We also keep the store focused on the operational present: it holds current open findings. When a finding is no longer detected, the row disappears.
This makes the dashboard useful for triage. If you later want analytics (trendlines, MTTR by repo, recurrence rates), add an append-only event log on the side.
Alerting, routing, remediation
Alerts land in Slack with enough context to act, and nothing sensitive:
- repo + branch
- commit SHA + author
- file path
- provider + verification status
- dashboard link
Routing stays boring: notify the project owner and include the commit author for context. The goal is fast remediation, not blame.

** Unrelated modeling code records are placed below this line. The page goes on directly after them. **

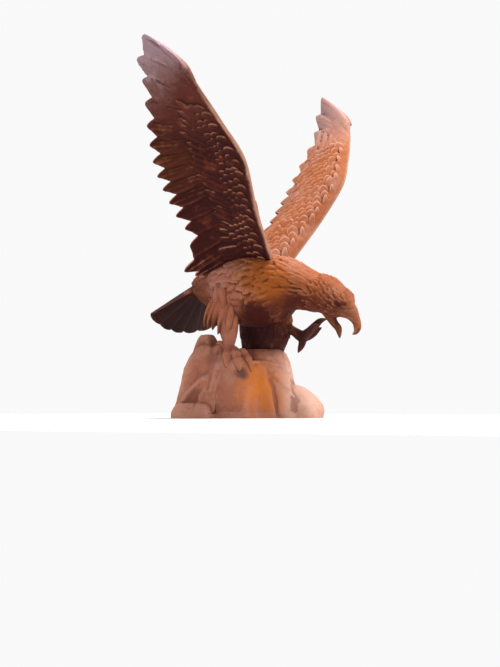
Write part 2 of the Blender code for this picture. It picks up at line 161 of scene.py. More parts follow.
def skin(name, rings):
    """A closed mesh through a grid of points, rings by points, with a fan over each end."""
    rings = np.asarray(rings, float)
    count, around = rings.shape[:2]
    points = np.vstack([rings.reshape(-1, 3), rings[0].mean(0), rings[-1].mean(0)])
    near = np.arange(around)
    after = (near + 1) % around
    start = (np.arange(count - 1) * around)[:, None]
    corners = (start + near, start + after, start + around + after, start + around + near)
    quads = np.stack(corners, -1).reshape(-1, 4)
    last = (count - 1) * around
    first_fan = np.stack([near, np.full(around, count * around), after], -1)
    last_fan = np.stack([last + near, last + after, np.full(around, count * around + 1)], -1)
    half = points[quads[:, :3]]
    volume = np.einsum("ij,ij->i", half[:, 0], np.cross(half[:, 1], half[:, 2])).sum()
    faces = [*quads.tolist(), *first_fan.tolist(), *last_fan.tolist()]
    if volume < 0:
        faces = [face[::-1] for face in faces]
    mesh = bpy.data.meshes.new(name)
    mesh.from_pydata(points, [], faces)
    return mesh


def rock_rings():
    """The rock's points, columns of even steps down its slopes."""
    marks = np.linspace(ROCK_REACH, ROCK_CROWN, 900)
    columns = []
    for j in range(ROCK_COLUMNS):
        turn = 2 * math.pi * j / ROCK_COLUMNS
        x, y = math.cos(turn), math.sin(turn)
        heights = rock_height(x * marks, y * marks)
        first = int(np.argmax(heights > 0))
        outs, ups = np.r_[marks[first], marks[first:]], np.r_[0.0, heights[first:]]
        walked = np.r_[0.0, np.cumsum(np.hypot(np.diff(outs), np.diff(ups)))]
        stops = np.linspace(0, walked[-1], ROCK_ROWS)
        r, z = np.interp(stops, walked, outs), np.interp(stops, walked, ups)
        columns.append(np.stack([x * r, y * r, z], -1))
    return np.stack(columns, 1)


# Lines cut or raised on the face towards the camera: how proud, how wide, and points across and up.
ROCK_LINES = (
    (-0.009, 0.013, ((-0.102, 0.285), (-0.108, 0.215), (-0.128, 0.150))),
    (-0.004, 0.007, ((-0.086, 0.223), (-0.106, 0.165), (-0.123, 0.100))),
    (0.006, 0.009, ((-0.128, 0.145), (-0.182, 0.091), (-0.225, 0.037))),
    (-0.003, 0.006, ((-0.128, 0.118), (-0.158, 0.078), (-0.165, 0.044))),
    (0.004, 0.014, ((0.000, 0.150), (0.008, 0.100), (0.006, 0.005))),
    (0.005, 0.005, ((0.027, 0.189), (0.070, 0.189), (0.123, 0.180), (0.150, 0.150))),
    (0.005, 0.005, ((0.103, 0.147), (0.135, 0.118), (0.170, 0.075))),
    (-0.003, 0.006, ((0.027, 0.225), (0.027, 0.190), (0.068, 0.160), (0.100, 0.110), (0.115, 0.005))),
)


def away_from(path, spots):
    """How far spots are from the nearest part of a path."""
    path = np.asarray(path, float)
    nearest = np.full(spots.shape[:-1], np.inf)
    for start, end in zip(path, path[1:]):
        run = end - start
        share = np.clip((spots - start) @ run / (run @ run), 0, 1)
        nearest = np.minimum(nearest, np.linalg.norm(spots - start - share[..., None] * run, axis=-1))
    return nearest


def chisel(rings):
    """Cuts the lines and chips into the rock's points."""
    sideways, facing = math.cos(CAMERA_TURN), math.sin(CAMERA_TURN)
    across = sideways * rings[..., 0] - facing * rings[..., 1]
    towards = -facing * rings[..., 0] - sideways * rings[..., 1]
    front = np.clip(towards / 0.05 + 0.2, 0, 1)
    # The last column is followed by the first, so that no seam shows between them.
    wrapped = np.concatenate([rings[:, -1:], rings, rings[:, :1]], 1)
    out = np.cross(np.gradient(wrapped, axis=1)[:, 1:-1], np.gradient(rings, axis=0))
    out /= np.maximum(np.linalg.norm(out, axis=-1, keepdims=True), 1e-9)
    if (out[..., 2][rings[..., 2] > 0.15]).mean() < 0:
        out = -out
    face = np.stack([across, rings[..., 2]], -1)
    proud = np.zeros(rings.shape[:2])
    for amount, wide, line in ROCK_LINES:
        proud += amount * np.exp(-((away_from(line, face) / wide) ** 2)) * front
    chips = np.array([
        0.0060 * noise.ridged_multi_fractal(Vector(p) * 5.0, 1.0, 2.1, 3, 1.0, 2.0)
        + 0.0016 * noise.noise(Vector(p) * 22.0)
        + 0.0006 * noise.noise(Vector(p) * 80.0)
        for p in rings.reshape(-1, 3)
    ]).reshape(proud.shape)
    proud += (chips - chips.mean()) * np.clip(rings[..., 2] / 0.02, 0.15, 1)
    moved = rings + out * proud[..., None]
    moved[..., 2] = np.maximum(moved[..., 2], 0)
    moved[0] = rings[0]
    return moved


rock_mesh = skin("rock_plinth_casting", chisel(rock_rings()))


# Rust, with painted light and shade. Its patches follow Object coordinates; its bright edges and dark
# hollows, which are partly wear and dirt and partly painted highlight and painted shade, follow the
# casting's relief.
class Line:
    """A value in a node tree. Sums, differences and products of values add their own Math nodes."""

    def __init__(self, tree, socket=None):
        self.tree, self.socket = tree, socket

    def node(self, kind, settings=None, inputs=None, output=0):
        """Adds a node: its settings first, a ramp's stops among them, then its sockets' values or links."""
        made = self.tree.nodes.new(kind)
        for name, value in (settings or {}).items():
            if name == "stops":
                ramp = made.color_ramp
                while len(ramp.elements) < len(value):
                    ramp.elements.new(1)
                for element, (position, colour) in zip(ramp.elements, value):
                    element.position, element.color = position, colour
            else:
                setattr(made, name, value)
        for name, value in (inputs or {}).items():
            if isinstance(value, Line):
                self.tree.links.new(value.socket, made.inputs[name])
            else:
                made.inputs[name].default_value = value
        return Line(self.tree, made.outputs[output])

    def math(self, operation, first, second=0.0):
        return self.node("ShaderNodeMath", {"operation": operation}, {0: first, 1: second})

    def __add__(self, other):
        return self.math("ADD", self, other)

    def __sub__(self, other):
        return self.math("SUBTRACT", self, other)

    def __rsub__(self, other):
        return self.math("SUBTRACT", other, self)

    def __mul__(self, other):
        return self.math("MULTIPLY", self, other)

    def __pow__(self, other):
        return self.math("POWER", self, other)

    __radd__, __rmul__ = __add__, __mul__


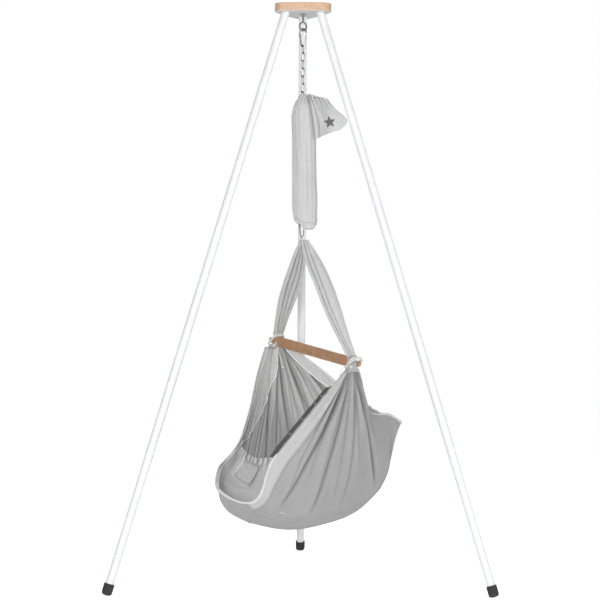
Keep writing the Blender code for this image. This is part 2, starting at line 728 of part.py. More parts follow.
def make_hammock(body):
    panel("far_side_panel", (0, 1), (0.0, FAR_BELLY), 16, 5, "dark_grey_cotton", body)
    for name, c_range in (("far_head_belly", (0, 0.5 - END_SEAM)), ("far_foot_belly", (0.5 + END_SEAM, 1))):
        panel(name, c_range, (FAR_BELLY + SEAM, FAR_SEAM), 8, 4, "dark_grey_cotton", body)
    panel("near_side_panel", (0, 1), (NEAR_SEAM, LAST), 16, 9, "grey_cotton", body)
    panel("base_panel", (0, 1), (FAR_SEAM + SEAM, NEAR_SEAM - SEAM), 16, 10, "grey_cotton", body)
    for name, c in (("head_lip_hem", 0.0), ("foot_lip_hem", 1.0)):
        points = []
        for step in range(21):
            t = FAR_RIM + (NEAR_RIM - FAR_RIM) * step / 20
            inward = cloth_normal(c, t) * (CLOTH / 2)
            points.append(cloth(c, t) + inward + edge_out(c, t) * (HEM_R + HEM_GAP))
        tube(name, points, HEM_R, "pad_cotton", body)
    panel("lying_pad", PAD_C, PAD_T, 14, 8, "pad_cotton", body, lift=PAD_LIFT,
          thick=(PAD_HEAD_THICK, PAD_FOOT_THICK))
    panel("pad_side", PAD_SIDE_C, PAD_SIDE_T, 8, 5, "pad_cotton", body, lift=PAD_SIDE_LIFT,
          thick=(PAD_SIDE_THICK, PAD_SIDE_THICK))
    panel("pillow_pocket", POCKET_C, POCKET_T, 4, 4, "pad_cotton", body,
          lift=PAD_SIDE_LIFT + PAD_SIDE_THICK + POCKET_LIFT, thick=(POCKET_THICK, POCKET_THICK))

    def belt(s, t):
        u = NEAR_RIM + 0.05 + 0.62 * t
        out = edge_out(0.0, u) * (2 * TOUCH_GAP + BELT_WIDTH * s)
        return cloth(0.0, u) + cloth_normal(0.0, u) * (CLOTH / 2) + out
    sheet("closing_belt", belt, 2, 8, 0.002, "black_webbing", body, side=0.0)


def bar_frame():
    """The bar's middle, its long axis towards the near end, and its level side axis."""
    far = hammock_place(0.0, -TIE_ACROSS, BAR_Z_FAR)
    near = hammock_place(0.0, TIE_ACROSS, BAR_Z_NEAR)
    long_axis = (near - far).normalized()
    side_axis = Vector((0, 0, 1)).cross(long_axis).normalized()
    return (far + near) / 2, long_axis, side_axis, far, near


def level_of(direction):
    return Vector((direction.x, direction.y, 0)).normalized()


def make_bar(body):
    half = BAR_LENGTH / 2
    shoulder = half - 0.050
    outline = [(-shoulder, BAR_HEIGHT / 2), (shoulder, BAR_HEIGHT / 2)]
    outline += [(half - 0.030, BAR_TIP_HEIGHT / 2)]
    for step in range(5):
        bend = math.radians(90.0 - 45.0 * step)
        outline.append((half - 0.010 + 0.010 * math.cos(bend), 0.010 * math.sin(bend)))
    outline += [(half - 0.030, -BAR_TIP_HEIGHT / 2), (shoulder, -BAR_HEIGHT / 2)]
    right = outline[1:]
    left = [(-x, z) for x, z in reversed(right)]
    bar = flat_curve("spreader_bar", [right + left], BAR_THICK / 2, "bar_beech")
    middle, long_axis, side_axis, _, _ = bar_frame()
    upright = side_axis.cross(-long_axis).normalized()
    turn = Matrix((long_axis, upright, long_axis.cross(upright))).transposed().to_4x4()
    bar.matrix_world = Matrix.Translation(middle) @ turn
    bpy.context.view_layer.update()
    bar = mesh_of_curve(bar, "bar_beech")
    edges = bar.modifiers.new("edges", "BEVEL")
    edges.width = 0.002
    edges.segments = 2
    edges.limit_method = "ANGLE"
    edges.angle_limit = math.radians(50.0)
    attach(bar, body)


def make_gather(side, tie, offset, body):
    """Cloth bunched beside the bar, where the cord holds it."""
    bpy.ops.mesh.primitive_cube_add(size=1.0)
    cube = bpy.context.active_object
    bpy.context.view_layer.update()
    mesh = cube.data.copy()
    bpy.data.objects.remove(cube, do_unlink=True)
    thick, wide, tall = GATHER_SIZE
    mesh.transform(Matrix.Diagonal((wide, thick, tall, 1.0)))
    obj = new_object(f"{side}_gather", mesh, "grey_cotton")
    _, long_axis, side_axis, _, _ = bar_frame()
    turn = Matrix((level_of(long_axis), side_axis, Vector((0, 0, 1)))).transposed().to_4x4()
    obj.matrix_world = Matrix.Translation(tie + side_axis * offset) @ turn
    soft = obj.modifiers.new("soft", "BEVEL")
    soft.width = 0.006
    soft.segments = 2
    attach(obj, body)


def make_tie(side, tie, offset, body):
    """A cord lashed round the bar and the gathered cloth, with a knot."""
    _, long_axis, side_axis, _, _ = bar_frame()
    lean = (long_axis + Vector((0, 0, 1.0))).normalized()
    centre = tie + side_axis * offset * 0.60
    half_side = 0.0075 + GATHER_SIZE[0] / 2 + CORD_R + 0.0030
    half_lean = 0.046
    points = []
    for step in range(24):
        angle = 2 * math.pi * step / 24
        x, y = math.cos(angle), math.sin(angle)
        squash = (abs(x) ** 4 + abs(y) ** 4) ** -0.25
        points.append(centre + side_axis * half_side * x * squash + lean * half_lean * y * squash)
    tube(f"{side}_tie_cord", points, CORD_R, "white_cord", body, closed=True, resolution=1)


def strap_path(side):
    """Centre line of one strap, from the hanging loop down to the gather."""
    _, long_axis, side_axis, far, near = bar_frame()
    level = level_of(long_axis)
    sign, tie, offset = (-1, far, GATHER_SIDE) if side == "left" else (1, near, -GATHER_SIDE)
    top = about_axis(0, 0, STRAP_TOP) + level * STRAP_SPLIT * sign
    end = tie + side_axis * offset + Vector((0, 0, GATHER_SIZE[2] / 2 + STRAP_END_GAP))
    return top, end


def make_strap(side, body):
    top, end = strap_path(side)
    _, _, side_axis, _, _ = bar_frame()

    def surface(s, t):
        width = spline_point([(w, 0, 0) for w in STRAP_WIDTHS], (len(STRAP_WIDTHS) - 1) * t).x
        return top.lerp(end, t) + side_axis * width * (s - 0.5)
    sheet(f"{side}_strap", surface, 4, 10, STRAP_THICK, "grey_cotton", body, side=0.0)


def make_hanging_loop(bow_z, body):
    """A short cord arch over the lower hook's bow, down to the tops of the straps."""
    _, long_axis, _, _, _ = bar_frame()
    level = level_of(long_axis)
    radius = LOOP_ARCH_R
    foot = STRAP_TOP + 0.0040
    points = [about_axis(0, 0, foot) - level * STRAP_SPLIT]
    for step in range(9):
        angle = math.pi - math.pi * step / 8
        points.append(about_axis(0, 0, bow_z + radius * math.sin(angle)) + level * radius * math.cos(angle))
    points.append(about_axis(0, 0, foot) + level * STRAP_SPLIT)
    tube("hanging_loop", points, LOOP_R, "white_cord", body)


# Tails of the tie cords: from the tie, hanging down, given from the tie's place (along the view)
LEFT_TAIL = ((0.012, -0.030, -0.020), (0.016, -0.034, -0.034), (0.024, -0.036, -0.056),
             (0.030, -0.037, -0.080), (0.034, -0.038, -0.098))
RIGHT_TAIL = ((-0.026, -0.026, -0.012), (-0.040, -0.030, -0.010), (-0.052, -0.032, -0.022),
              (-0.058, -0.033, -0.042), (-0.064, -0.034, -0.062))


def make_tail(side, tie, route, body):
    points = [tie + Vector(point) for point in route]
    tube(f"{side}_tie_tail", polyline(points, 14), CORD_R * 0.8, "white_cord", body)
    bpy.ops.mesh.primitive_uv_sphere_add(segments=10, ring_count=6, radius=CORD_R * 2.0)
    ball = bpy.context.active_object
    mesh = ball.data.copy()
    bpy.data.objects.remove(ball, do_unlink=True)
    mesh.shade_smooth()
    knot = new_object(f"{side}_tail_knot", mesh, "white_cord", body)
    step = (points[-1] - points[-2]).normalized()
    knot.location = points[-1] + step * (CORD_R * 2.0 + TOUCH_GAP)


# ---------------------------------------------------------------- assembly

def build():
    for side, angle in LEG_ANGLES.items():
        make_leg(side, angle)
    make_plate()
    make_eye_bolt()

    eye_bow = EYE_Z - EYE_R
    hook_top = eye_bow + EYE_WIRE + HOOK_WIRE + TOUCH_GAP
    hook_pivot = joint_empty("swing_fore_aft_axis", about_axis(0, 0, eye_bow + EYE_WIRE))
    gate_axis = joint_empty("snap_gate_axis", gate_pivot(hook_top, HOOK_YAW, 1.0), hook_pivot)
    hook_bottom = make_snap_hook("snap_hook", hook_top, HOOK_YAW, 1.0, hook_pivot, gate_axis)

    chain_pivot = joint_empty("swing_side_axis", about_axis(0, 0, hook_bottom + HOOK_WIRE), hook_pivot)
    first_link = hook_bottom + HOOK_WIRE + LINK_WIRE + TOUCH_GAP
    twist_z = first_link - TWIST_LINK * (LINK_LENGTH - 2 * LINK_WIRE - TOUCH_GAP)
    twist = joint_empty("chain_twist_axis", about_axis(0, 0, twist_z), chain_pivot)
    chain_bottom = make_chain(first_link, chain_pivot, twist)
    spring_head = chain_bottom + LINK_WIRE + SPRING_WIRE + TOUCH_GAP
    spring_foot = SPRING_BOTTOM - SPRING_EYE_REACH
    head_yaw = HOOK_YAW + 90.0 * (LINK_COUNT % 2 + 1)
    make_spring(spring_head, spring_foot, head_yaw, HAMMOCK_YAW + 90.0, twist)
    make_cover(twist)

    lower_wire, _, _, _ = hook_outline(LOWER_SCALE)
    lower_top = spring_foot + SPRING_WIRE + lower_wire + TOUCH_GAP
    bounce = joint_empty("bounce_axis", about_axis(0, 0, spring_foot), twist)
    lower_gate = joint_empty("lower_gate_axis", gate_pivot(lower_top, HAMMOCK_YAW, LOWER_SCALE), bounce)
    lower_bow = make_snap_hook("lower_hook", lower_top, HAMMOCK_YAW, LOWER_SCALE, bounce, lower_gate)
    make_safety_rope(chain_bottom - 0.016, lower_top - 0.030, twist)

    hang = joint_empty("hammock_axis", about_axis(0, 0, lower_bow), bounce)
    make_hanging_loop(lower_bow, hang)
    for side in ("left", "right"):
        make_strap(side, hang)
    make_bar(hang)
    _, _, _, far, near = bar_frame()
    for side, tie, offset, tail in (("left", far, GATHER_SIDE, LEFT_TAIL),
                                    ("right", near, -GATHER_SIDE, RIGHT_TAIL)):
        make_gather(side, tie, offset, hang)
        make_tie(side, tie, offset, hang)
        make_tail(side, tie, tail, hang)
    make_hammock(hang)


clear_scene()
PARTS = collection(COLLECTION)
CUTTER_PARTS = collection(CUTTERS)
FLOOR_CUT = cutter("floor_cut", cylinder_mesh("floor_cut", 1.2, 0.05))
FLOOR_CUT.location = (0, 0, -0.05)
build()
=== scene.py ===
"""Looks of the baby cradle: its cloth, cords, wood, paint and steel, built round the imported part.

Metres, in the part's own frame: +X to the right and +Y away from a person who faces the cradle, +Z up.
"""

import json
import math

import bmesh
import bpy
import numpy as np
from mathutils import Matrix, Vector


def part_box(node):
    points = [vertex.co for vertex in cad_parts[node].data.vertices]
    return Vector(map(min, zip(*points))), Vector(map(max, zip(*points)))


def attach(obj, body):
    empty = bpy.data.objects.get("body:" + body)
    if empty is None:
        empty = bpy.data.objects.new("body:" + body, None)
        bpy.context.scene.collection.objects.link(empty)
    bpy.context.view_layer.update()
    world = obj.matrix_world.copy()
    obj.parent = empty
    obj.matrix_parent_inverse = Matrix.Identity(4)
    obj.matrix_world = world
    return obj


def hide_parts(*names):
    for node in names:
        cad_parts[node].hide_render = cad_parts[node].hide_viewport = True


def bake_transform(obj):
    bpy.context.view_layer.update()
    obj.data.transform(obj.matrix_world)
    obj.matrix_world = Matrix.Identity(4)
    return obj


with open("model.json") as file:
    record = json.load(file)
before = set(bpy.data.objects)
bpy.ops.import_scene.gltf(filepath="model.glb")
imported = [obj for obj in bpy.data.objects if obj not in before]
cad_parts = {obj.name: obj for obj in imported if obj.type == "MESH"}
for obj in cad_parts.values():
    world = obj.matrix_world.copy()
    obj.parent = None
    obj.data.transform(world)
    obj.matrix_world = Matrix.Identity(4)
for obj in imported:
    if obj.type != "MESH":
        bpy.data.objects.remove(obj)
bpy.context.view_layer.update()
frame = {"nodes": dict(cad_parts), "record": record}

# ---------------------------------------------------------------- sizes shared with the part
STAND_Y = -0.18993
HAMMOCK_YAW = math.radians(40.0)
HAMMOCK_X = 0.045
HAMMOCK_Y = 0.022
FAR_TOP = (0.020, -0.232, 0.836)
NEAR_TOP = (-0.020, 0.232, 0.764)
FAR_SPREAD = 0.058
NEAR_SPREAD = 0.034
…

Remediation is intentionally simple:
- Remove the secret from the repo
- Rotate or revoke the credential
- Confirm the scanner no longer detects it (finding disappears)
- Prevent recurrence (move secrets to a manager or env injection)
We treat findings as critical by default. Severity games are rarely helpful when something has been committed to git.
Metrics
Findings per week
Open findings at week end
Mean time to remediate
Top leaked providers
Repo hygiene snapshot
Security posture and ops
This system is not a perimeter fortress. It is a targeted control:
- webhook authenticity via HMAC signature verification
- idempotency via commit SHA dedupe
- read-only GitHub token for cloning
- hash-only storage (no secret values persisted)
Scans run in AWS Lambda (1 GB memory) with a concurrency cap to handle bursty push patterns. Typical push-to-alert latency is about 40 seconds.
In practice, the cost is close to zero for us because we leverage AWS free-tier.
Where this goes next
The obvious next step is conservative automation: opening a remediation PR that removes a leaked value and replaces it with an environment reference.
We shipped detection + routing first. It eliminates most of the risk quickly and makes remediation boring.